Ever wondered what would happen when smoke created by a wildfire meets a storm system?

The team of 100 researchers with the Deep Convective Clouds and Chemistry Experiment (DC3), ended their experiment on a high note capturing breathtaking photos of a severe storm interacting with smoke from the High Park Fire.

The DC3 project chased weather systems across Colorado, Alabama, and Oklahoma searching for, then flying into, large severe storms capable of bringing pollutant filled surface air into the troposphere.

The group was studying the effect surface pollution and chemicals have on Earth's upper atmosphere.
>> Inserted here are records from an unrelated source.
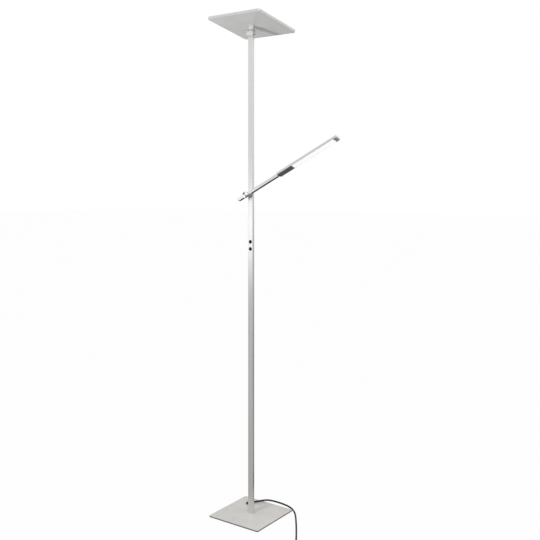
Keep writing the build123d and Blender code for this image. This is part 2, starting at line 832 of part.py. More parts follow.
def make_twist_clip():
    """The ring on the shaft's end that keeps the head on."""
    seat = reading_start + reading_cap_length + reading_cap_spigot + moving_gap
    ring = rod_x(twist_clip_diameter, seat, seat + twist_clip_thickness)
    ring -= rod_x(twist_shaft_diameter + 0.02, seat - 1, seat + 3)
    return arm_place * ring


# ---------------------------------------------------------------- reading light, LED head
def reading_spigot(start, end):
    """The part of an end cap that fits inside the reading head's housing."""
    room = 2 * (reading_wall + 0.1)
    return bar_x(reading_width - room, reading_thickness - room, start, end)


def window_plate(gap, height):
    """The diffuser window's outline as a plate standing on z = 0, along X."""
    plate = block(
        reading_window_length - 2 * gap, reading_window_width - 2 * gap, height,
        reading_window_corner - gap,
    )
    return Pos(window_start + reading_window_length / 2, 0, 0) * plate


def make_reading_housing():
    """A thin rectangular extrusion with a long window in its underside."""
    start = reading_start + reading_cap_length
    end = reading_end - reading_end_cap
    outer = bar_x(reading_width, reading_thickness, start, end, reading_corner_radius)
    inner = bar_x(
        reading_width - 2 * reading_wall, reading_thickness - 2 * reading_wall, start - 1, end + 1
    )
    window = Pos(0, 0, -reading_thickness / 2 - 1) * window_plate(0, reading_wall + 1.5)
    return reading_place * (outer - inner - window)


def make_reading_inner_cap():
    """The end cap with the bore that turns on the arm's shaft."""
    inner_end = reading_start + reading_cap_length
    cap = bar_x(reading_width, reading_thickness, reading_start, inner_end, reading_corner_radius)
    cap = chamfer(cap.faces().sort_by(Axis.X)[0].outer_wire().edges(), 0.6)
    cap += reading_spigot(inner_end, inner_end + reading_cap_spigot)
    bore = rod_x(
        twist_shaft_diameter + 2 * pin_running_clearance,
        reading_start - 1, inner_end + reading_cap_spigot + 1,
    )
    return reading_place * (cap - bore)


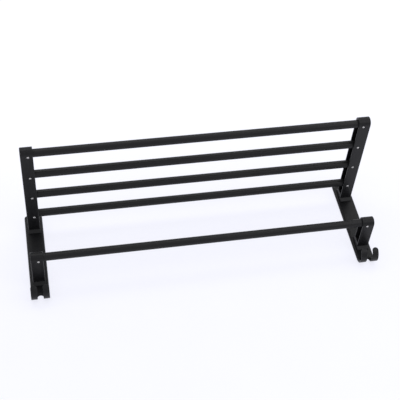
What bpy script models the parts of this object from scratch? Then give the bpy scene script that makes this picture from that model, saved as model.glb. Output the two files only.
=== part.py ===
"""Wall-mounted towel rack: a four-rail shelf, a towel bar and two double hooks.

The rack lies on its back: the wall plates' back faces are on z = 0, +Z points out of the
wall, +Y points up the wall and X runs along the rails. All lengths are in metres.
"""

import math

import bmesh
import bpy

# --- driving dimensions -------------------------------------------------------------------

OVERALL_WIDTH = 0.600
GAP = 0.0003  # between pieces that touch

# Wall plates: a flat bar with rounded front edges, whose slotted lower end is bent into two hooks
PLATE_WIDTH = 0.031
PLATE_THICKNESS = 0.0042
PLATE_FRONT_ROUND = 0.0036
PLATE_BACK_CHAMFER = 0.0004
PLATE_CORNER_RADIUS = 0.0050
PLATE_ABOVE_SHELF = 0.0276  # from the shelf's arms up to the plate's end
PLATE_BELOW_SHELF = 0.1420  # from the shelf's arms down to where the hooks start to bend
HOOK_RADIUS = 0.0174  # of the back face along the bend
HOOK_SWEEP = math.radians(167)
HOOK_SLOT_WIDTH = 0.0098
HOOK_SLOT_START = 0.0026  # past the start of the bend

# Arms: channels that are open towards the rails, each on a flared foot
ARM_WIDTH = 0.0208
ARM_DEPTH = 0.0190
ARM_WALL = 0.0023
ARM_OUTER_ROUND = 0.0014
ARM_CHAMFER = 0.0004
SHELF_TIP_MARGIN = 0.0020  # from the last rail's axis to the centre of the round tip
BAR_TIP_MARGIN = 0.0004
FOOT_LENGTH = 0.0306
FOOT_WIDTH = 0.0214
FOOT_EDGE_HEIGHT = 0.0012
FOOT_RISE = 0.0031  # of the sloping top, above the edge
FOOT_BLOCK_TOP = 0.0160  # where the arm's channel starts
SHELF_TO_BAR = 0.1120  # between the two pairs of arms, along the wall

# Rails
RAIL_RADIUS = 0.0069
RAIL_WALL = 0.0013
FIRST_RAIL_HEIGHT = 0.0420
RAIL_SPACING = 0.0510
SHELF_RAILS = 4
BAR_HEIGHT = 0.0635

# Screws that hold the rails, through the arms' lower walls
RAIL_SCREW_INSET = 0.0023  # from the arm's middle towards the rack's middle
RAIL_SCREW_RADIUS = 0.0010
RAIL_SCREW_HEAD_RADIUS = 0.0020
RAIL_SCREW_HEAD_HEIGHT = 0.0015
RAIL_SCREW_LENGTH = 0.0080
COUNTERBORE_RADIUS = 0.0027
COUNTERBORE_DEPTH = 0.0008

# Countersunk screws that hold the arms, from the plates' back faces
ARM_SCREW_OFFSET = 0.0060  # along the wall, either side of the arm's middle
ARM_SCREW_RADIUS = 0.0020
ARM_SCREW_HEAD_RADIUS = 0.0038
ARM_SCREW_TIP = 0.0130

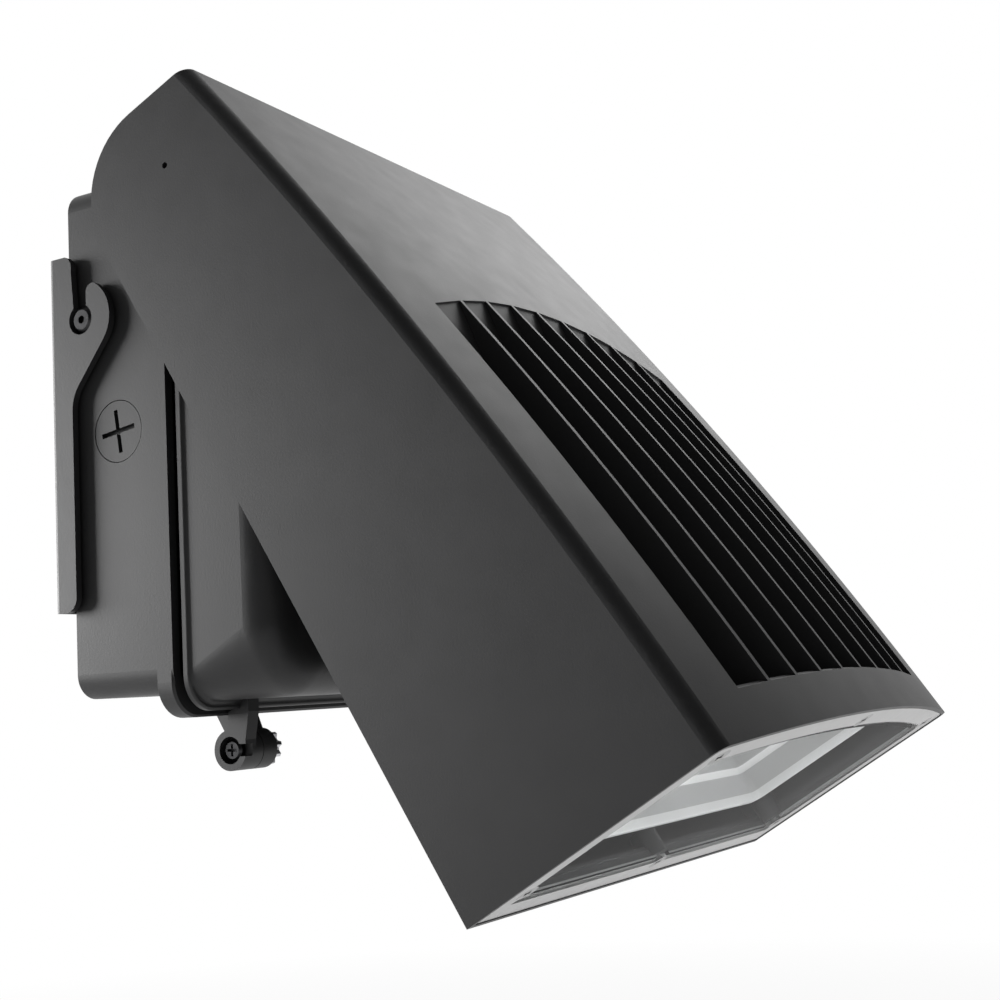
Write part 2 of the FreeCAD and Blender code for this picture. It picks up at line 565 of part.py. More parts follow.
def terminal_block():
    """Three-way terminal block on the back wall of the box."""
    width, deep, high = TERMINAL_SIZE
    back = -(BOX_BACK + BOX_BACK_WALL)
    body = block(-width / 2, width / 2, back - deep, back, TERMINAL_HEIGHT - high / 2,
                 TERMINAL_HEIGHT + high / 2)
    cuts = []
    pitch = width / 3
    for way in (-1, 0, 1):
        x = way * pitch
        cuts.append(rod(2.6, Vector(x, back - deep + 6.0, TERMINAL_HEIGHT),
                        Vector(x, back - deep - OVER, TERMINAL_HEIGHT)))
        for side in (-1, 1):
            z = TERMINAL_HEIGHT + side * high / 2
            cuts.append(rod(2.2, Vector(x, back - 6.0, z + side * OVER),
                            Vector(x, back - 6.0, z - side * 6.0)))
    for way in (-0.5, 0.5):
        x = way * pitch
        cuts.append(block(x - 0.6, x + 0.6, back - deep - OVER, back - deep + 9.0,
                          TERMINAL_HEIGHT - high / 2 - OVER, TERMINAL_HEIGHT + high / 2 + OVER))
    return body.cut(cuts)


def ground_screw():
    """Green bonding screw in the box."""
    x, z = GROUND_SCREW_AT
    return pan_screw(x, z, ground_seat(), 5.0, BOARD_SCREW, 7.0)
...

Typically certain chemicals from the surface are not seen that far above Earth unless pushed there by a severe storm.

According to NASA’s Earth Observatory, the DC3 team said photographing the unique interception of the severe storms with smoke from the High Park Fire was a highlight of the entire project.

The DC-8 pilot brought the plane beneath the storm at an altitude of about 9,000 feet and then ascended upward to the storm’s anvil at about 35,000 feet, flying directly through the storm’s core and a thick layer of smoke at around 24,000 feet. The images above, photographs taken by Langley Research Center scientist James Crawford as the plane spiraled past the smoke layer, show the smoke encountering the heart of the storm.

Researchers with the DC3 project are just now starting to analyze the data gathered over the 6 week program. Data from the project could be used to forecast future air pollution levels or even what Earth’s climate could look like 30 to 50 years from now.